Heureusement, Cuba a mis en œuvre un plan stratégique
de reboisement concernant une large frange des berges
des rivières, qui protège non seulement les lits, mais
aussi les sols que les eaux de pluies ont drainé,
déposant au fond des sédiments indésirables. De plus, de
nombreuses rivières de montagne déversent des déchets
qui nuisent à la faune aquatique. Les actions engagées
pour récupérer les forêts qui permettront d’assainir les
sols occupent déjà 30 % du territoire national, et leur
superficie devrait augmenter, ce qui fait partie du
combat contre le réchauffement climatique.
Le plus grave de la pollution fluviale, c’est qu’elle
est un signal d’alerte de la crise de l’eau douce, qui
menace sérieusement tous les continents, provoque le
manque d’eau et pourrait même être à l’origine de
guerres entre les pays.
Un document de la World Wildlife Foundation (WWF)

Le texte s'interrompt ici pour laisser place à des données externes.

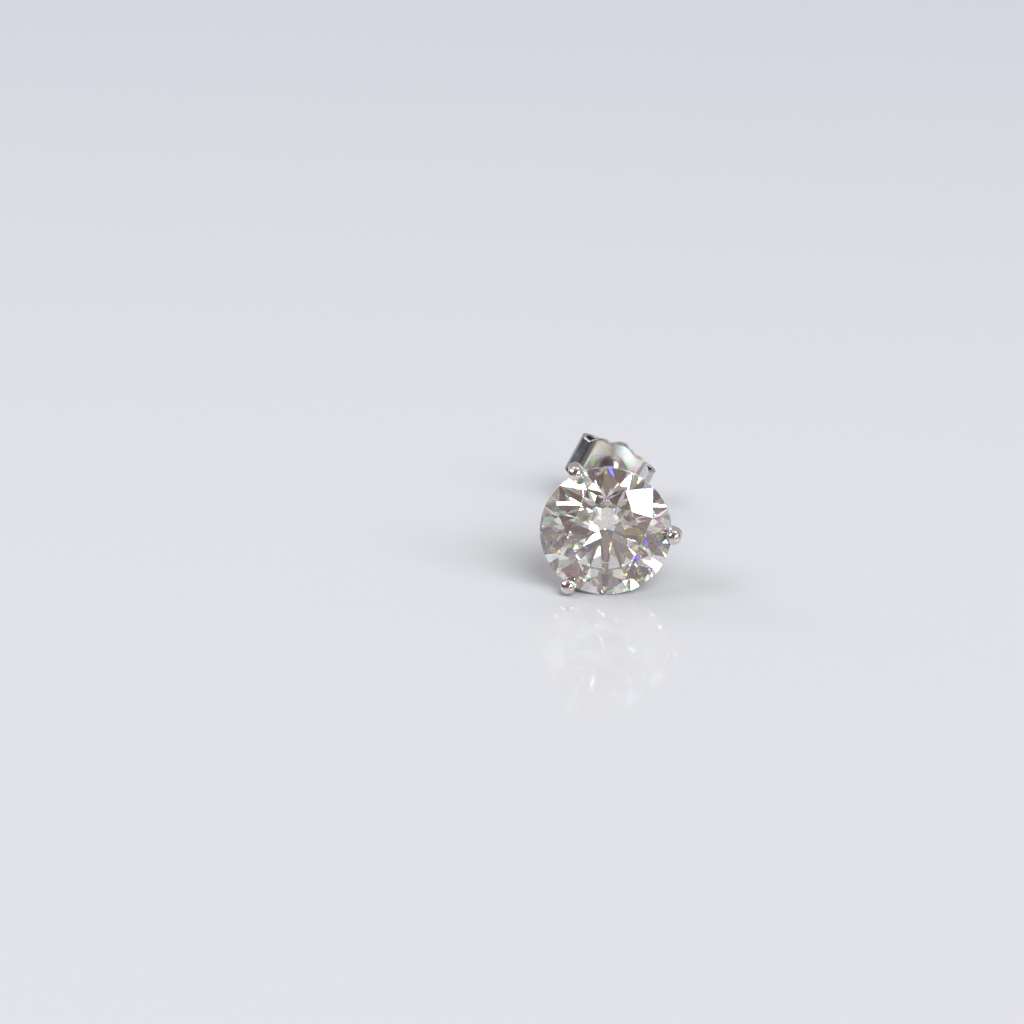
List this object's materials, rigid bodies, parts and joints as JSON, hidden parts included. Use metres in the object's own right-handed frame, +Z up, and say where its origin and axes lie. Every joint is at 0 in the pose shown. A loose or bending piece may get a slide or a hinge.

affirme que les principales sources d’eau dans le monde
se « meurent » du fait de l’action négative de l’homme.
Cependant, les actions engagées au niveau international
ne sont pas suffisantes pour protéger les indispensables
sources de vie.
Par ailleurs, la pollution s’infiltre jusqu’aux
nappes phréatiques, pénètre les aquifères et constitue
un risque supplémentaire, principalement pour les pays
les plus pauvres.
Voir dans certains films d’époque l’utilisation de
l’énergie hydraulique des moulins, sans occasionner de
dommages, constater que plus de la moitié des 500
fleuves les plus importants du monde sont pollués ou que
leurs lits sont en grande partie asséchés du fait de la
surexploitation, ne peut que rendre furieux.

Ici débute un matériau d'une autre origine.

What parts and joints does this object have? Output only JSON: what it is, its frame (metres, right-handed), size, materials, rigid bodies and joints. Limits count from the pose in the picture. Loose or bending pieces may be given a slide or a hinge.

Ainsi, le fleuve Salween qui prend sa source dans
l’est du Tibet, coule vers le sud sur presque 2 400
kilomètres, passe à l’est du Myanmar et débouche dans le
golfe de Martaban (mer d’Andaman) à Mawlamyine, est
considéré comme le plus pollué de la planète et
constitue un véritable danger pour la santé humaine des
habitants de ses berges.
Quant au Danube, la situation est si grave que la
Commission européenne a exhorté les pays qu’il traverse
d’entreprendre immédiatement sa dépollution. Notons que
la pollution a été accrue par les bombardements de
l’OTAN durant la guerre contre la Serbie.
En Amérique, l’estuaire du rio La Plata, formé par
l’union des rivières Parana et Uruguay, est pollué par
des eaux usées, dans lesquelles se mêlent résidus
industriels et domestiques depuis plusieurs décennies,
et où se sont ajoutés le déchets chimiques utilisés par
l’agriculture intensive.
Que dire du rio Bravo, le fournisseur d’eau
d’immenses zones arides des États-Unis et du Mexique ?
Frontière naturelle, il alimente tellement de barrages
et de canaux destinés aux différents besoins de l’homme
qu’on peut le traverser pratiquement sans se mouiller
les pieds à de nombreux endroits.
L’Amazone et l’Orénoque transportent dans leurs eaux
des quantités d’arsenic employé par les chercheurs d’or
illégaux (garimpeiros) et les entreprises qui extraient
de l’or de leur sable et de leurs berges.
Les États-Unis ont des lois draconiennes, mais le
gouvernement ne peut éviter les versements de déchets
dans le plus grand fleuve, le Mississippi, qui n’est
presque plus navigable du fait de l’importante
sécheresse.
Dans les glaciers de l’Himalaya, où il prend sa
source, le Gange est limpide et pur, mais à mesure qu’il
traverse les plaines indiennes, il est de plus en plus
touché par la pollution, qui le rend dangereux pour la
santé lorsqu’il déverse ses eaux qui n’ont plus rien de
transparent dans le Golfe du Bengale.
Le débit de l’Indus est de plus en plus faible, du
fait qu’il prend sa source principale dans les glaciers,
eux aussi durement frappés par le changement climatique.
Le Yangtsé, le plus long fleuve d’Asie, reçoit chaque
année 14 200 mètres cubes d’eau polluée, selon
l’Académie chinoise des Sciences. Le bassin du Mékong
est lui aussi pollué par l’arsenic, de même que les
puits qui ont été creusés dans ses alentours.
En Australie, le système fluvial Murray-Darling est
l’un des cas de destruction de la biodiversité, à cause
de l’introduction d’espèces exotiques.
Il s’agit des plus grands fleuves, mais il y a de
nombreuses rivières et des ruisseaux qui présentent
parfois une pollution tout aussi importante, avec des
conséquences graves pour la survie des populations sur
leurs rives.
Il s’impose de prendre des mesures urgentes, pour
tous les cours d’eau, sans exception, car sans eau pure,
les êtres humains ne peuvent pas vivre. Tout simplement.